Hours ahead of Michel's arrival, the Pentagon said Ukraine had received fighter planes to bolster its air force -- but later corrected that statement, saying only aircraft parts had been delivered.
- Eastern offensive -
Control of Mariupol and the separatist-controlled eastern Donbas region would allow Moscow to create a southern corridor to the Crimean Peninsula that it annexed in 2014, depriving Ukraine of much of its coastline.
Fighting flared back up this week after Russia launched a major offensive into Donbas.
The battle for Mariupol appeared to be nearing a tipping point, after nearly two months of devastating fighting that has seen untold numbers of civilians trapped and killed.
An adviser to the mayor of Mariupol described a "horrible situation" in the encircled steel plant and reported that up to 2,000 people -- mostly women and children -- are without "normal" supplies of drinking water, food and fresh air.
Svyatoslav Palamar, a commander in the nationalist Azov battalion defending Mariupol, said the Russian attack on the sprawling complex was relentless.
"Powerful bombs have been dropped several times on Azovstal, we have been bombed from boats... we are under siege. The front is 360 degrees," said Palamar in a post on Telegram.
"The situation is critical, we call on international leaders to help the children," he added.
- 'Violent deaths' -
Elsewhere on the frontlines, Ukraine's defence ministry reported its troops had beaten back a Russian attack in the city of Izium, south of the partly blockaded second city of Kharkiv in the east.
Kyiv also claimed enemy losses in a Ukrainian counter-attack near the town of Marinka in Donetsk.
Separately, Russia said Wednesday its forces had launched 73 air strikes across Ukraine, hitting dozens of locations where troops were concentrated.

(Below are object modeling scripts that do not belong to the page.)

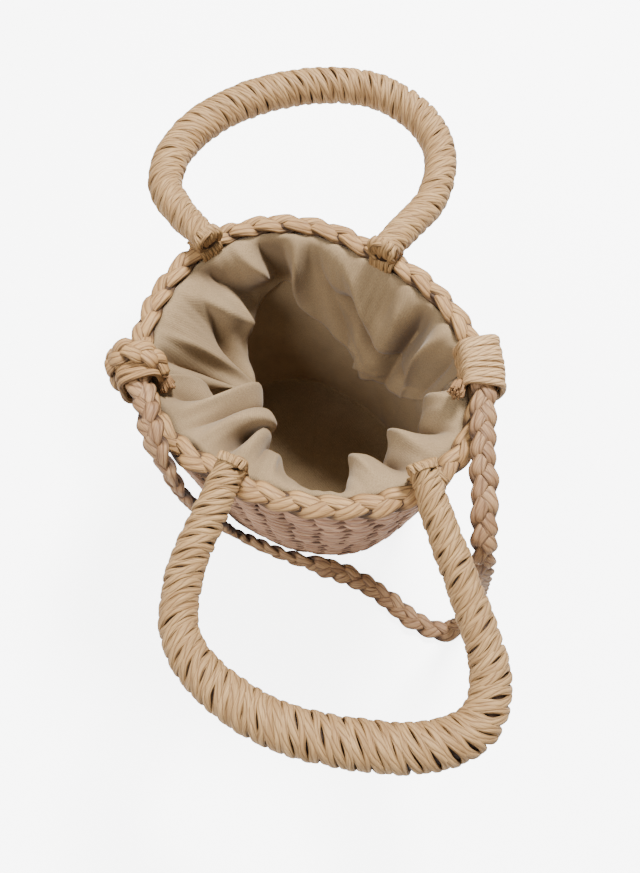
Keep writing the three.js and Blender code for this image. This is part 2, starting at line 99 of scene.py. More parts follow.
def wallRadius(turn, z):
    height = np.clip(z / bag["wallTop"], 0, 1)
    swell = height + bag["belly"] * np.sin(np.pi * height)
    return (bag["baseRadius"] + bag["flare"] * swell) * plan(turn)


# Paths: evenly spaced points with the direction that the flat side faces
def unit(v):
    return v / np.linalg.norm(v, axis=-1, keepdims=True)


def along(points, closed):
    # distance of each point from the first, and the whole length
    ends = np.roll(points, -1, axis=0) if closed else points[1:]
    steps = np.linalg.norm(ends - points[:len(ends)], axis=1)
    return np.concatenate([[0], np.cumsum(steps)])


def evenly(points, faces, spacing, closed=False):
    far = along(points, closed)
    count = max(4, int(round(far[-1] / spacing)))
    wanted = np.linspace(0, far[-1], count + 1)[:count if closed else None]
    if closed:
        points, faces = np.vstack([points, points[:1]]), np.vstack([faces, faces[:1]])
    pick = lambda rows: np.stack([np.interp(wanted, far, rows[:, k]) for k in range(3)], axis=1)
    return {"points": pick(points), "faces": unit(pick(faces)), "far": wanted,
            "length": far[-1], "closed": closed}


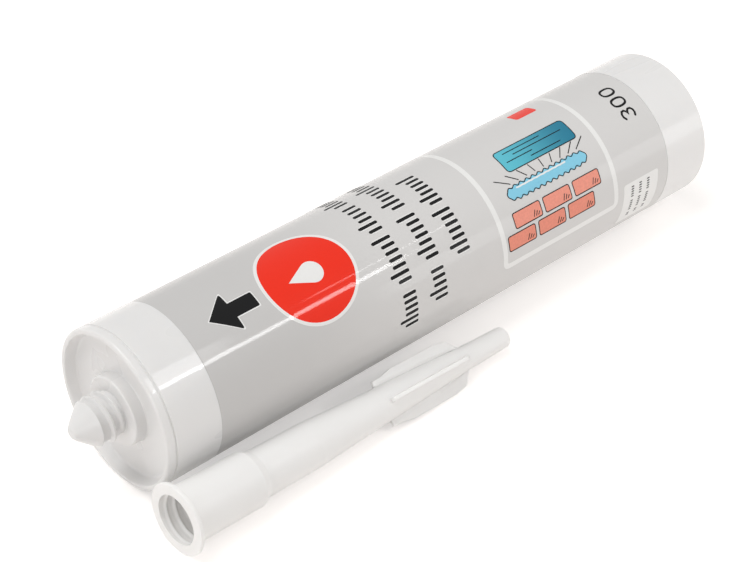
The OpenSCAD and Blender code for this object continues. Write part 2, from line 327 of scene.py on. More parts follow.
@dataclass(frozen=True)
class Finish:
    """A material round one Principled shader: constants, a mottled colour, an uneven gloss and layers of bumps."""

    name: str
    colour: Triple
    roughness: float = 0.35
    coat: float = 0.0
    mottle: float = 0.0
    gloss_span: Pair = (0.0, 0.0)
    tinting: Grain = Grain(1, 900, 3)
    wear: Grain = Grain(1, 60, 2)
    bumps: tuple[Grain, ...] = ()
    constants: Constants = ()

    def material(self) -> bpy.types.Material:
        """Builds the material.

        Returns:
            The material.
        """
        material = bpy.data.materials.new(self.name)
        material.use_nodes = True
        graph = Graph(material.node_tree)
        shader = graph.tree.nodes["Principled BSDF"]
        constants = {"Base Color": (*self.colour, 1), "Roughness": self.roughness, "Coat Weight": self.coat}
        graph.feed(shader, constants | dict(self.constants))
        graph.feed(shader, self.patterns(graph))
        return material

    def patterns(self, graph: Graph) -> dict[str, Socket]:
        """What varies over the surface.

        Args:
            graph: Graph of the material.

        Returns:
            For an input of the shader, the socket that drives it.
        """
        inputs = {"Base Color": self.tones(graph), "Normal": graph.relief(self.bumps)}
        if any(self.gloss_span):
            low, high = (self.roughness + step for step in self.gloss_span)
            inputs["Roughness"] = graph.ranged(graph.noise(self.wear), MIDDLE, low, high, "SMOOTHSTEP")
        return inputs

    def tones(self, graph: Graph) -> Socket:
        """The finish's colour, a little darker and a little lighter in places.

        Args:
            graph: Graph of the material.

        Returns:
            Socket with the colour.
        """
        darker = tuple(c * (1 - self.mottle) for c in self.colour)
        lighter = tuple(min(c * (1 + self.mottle), 1) for c in self.colour)
        return graph.tint(graph.noise(self.tinting), darker, lighter)


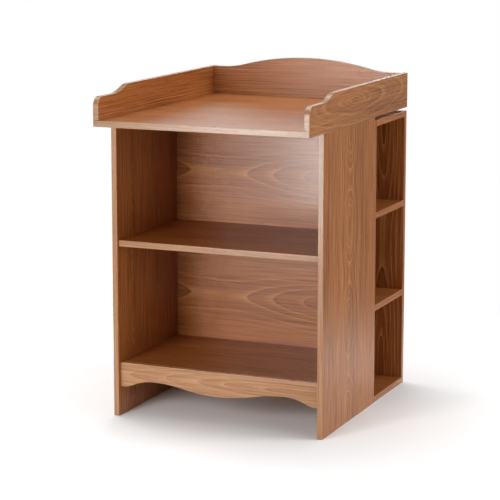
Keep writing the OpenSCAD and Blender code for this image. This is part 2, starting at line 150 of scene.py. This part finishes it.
def wood_group():
    """One node group that turns a place on a board into its tone, its fibre, its pores and a slow cloud."""
    group = bpy.data.node_groups.new("wood_figure", "ShaderNodeTree")
    for name, kind in WOOD_INPUTS.items():
        group.interface.new_socket(name, in_out="INPUT", socket_type=f"NodeSocket{kind}")
    for name in ("Tone", "Fibre", "Pore", "Cloud"):
        group.interface.new_socket(name, in_out="OUTPUT", socket_type="NodeSocketFloat")
    t = Tree(group)
    given = t.node("NodeGroupInput").outputs
    along, across, _ = t.split(given["Board"])
    seed = given["Seed"]

    def stretched(per_metre_along, per_metre_across, shift=0.0):
        layer = t.add(seed, shift)
        return t.vector(t.times(along, per_metre_along), t.times(across, per_metre_across), layer)

    # the grain drifts slowly and ripples a little
    drift = t.times(t.swing(stretched(2.2, 6.0), 1.0), given["Wander"])
    ripple = t.swing(stretched(9.0, 50.0, 5.0), 4 * MM)
    side = t.add(t.add(across, drift), ripple)

    # the board runs nearer to and further from the heart of the log, which makes cathedral figures
    turn = t.times(t.math("DIVIDE", along, given["Period"]), math.tau)
    wave = t.math("MULTIPLY_ADD", t.math("COSINE", turn), -0.5, 0.5)
    stray = t.swing(stretched(7.0, 3.0, 11.0), UNEVEN_CUT)
    depth = t.times(t.add(wave, stray), given["Cut"])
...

In eastern Ukraine's Kramatorsk, a large city in the Donetsk region, residents were already bracing for the worst.
"It's going to be a mess," said Alexander, 53. "There's nothing good to expect."
Further from the frontlines, residents were still reeling weeks after Russian forces withdrew from the area near the capital Kyiv.
At a morgue in Bucha, families carefully searched body bags and examined cadavers looking for missing loved ones.
In the car park of the small communal morgue, the body bags arrived in carts or were piled up in trailers, vans and non-refrigerated trucks.
Four hundred bodies have been discovered there since the Russians withdrew on March 31, local police chief Vitaly Lobas told AFP. Around a quarter of them are still unidentified.
"The majority died violent deaths" and were shot, Lobas said.
Ukrainian authorities have said that over 1,200 bodies have been found in the Kyiv region so far.
- 'War crimes' -
President Vladimir Putin has said he launched the so-called military operation in Ukraine in February to save Russian speakers in the country from a "genocide" carried out by a "neo-Nazi" regime.
Russian Foreign Minister Sergei Lavrov accused "nationalist" Ukrainian forces of using civilians as human shields and of refusing to evacuate via humanitarian corridors.
But his forces have faced allegations of war crimes -- most recently from the EU's Michel, who toured the devastated nearby town of Borodianka Wednesday.
"History will not forget the war crimes that have been committed here," Michel wrote on Twitter.
Putin said the test of the Sarmat intercontinental ballistic missile Wednesday would make the Kremlin's enemies "think twice".
US Department of Defense Spokesman John Kirby said Moscow "properly notified" Washington of the test under an arms treaty.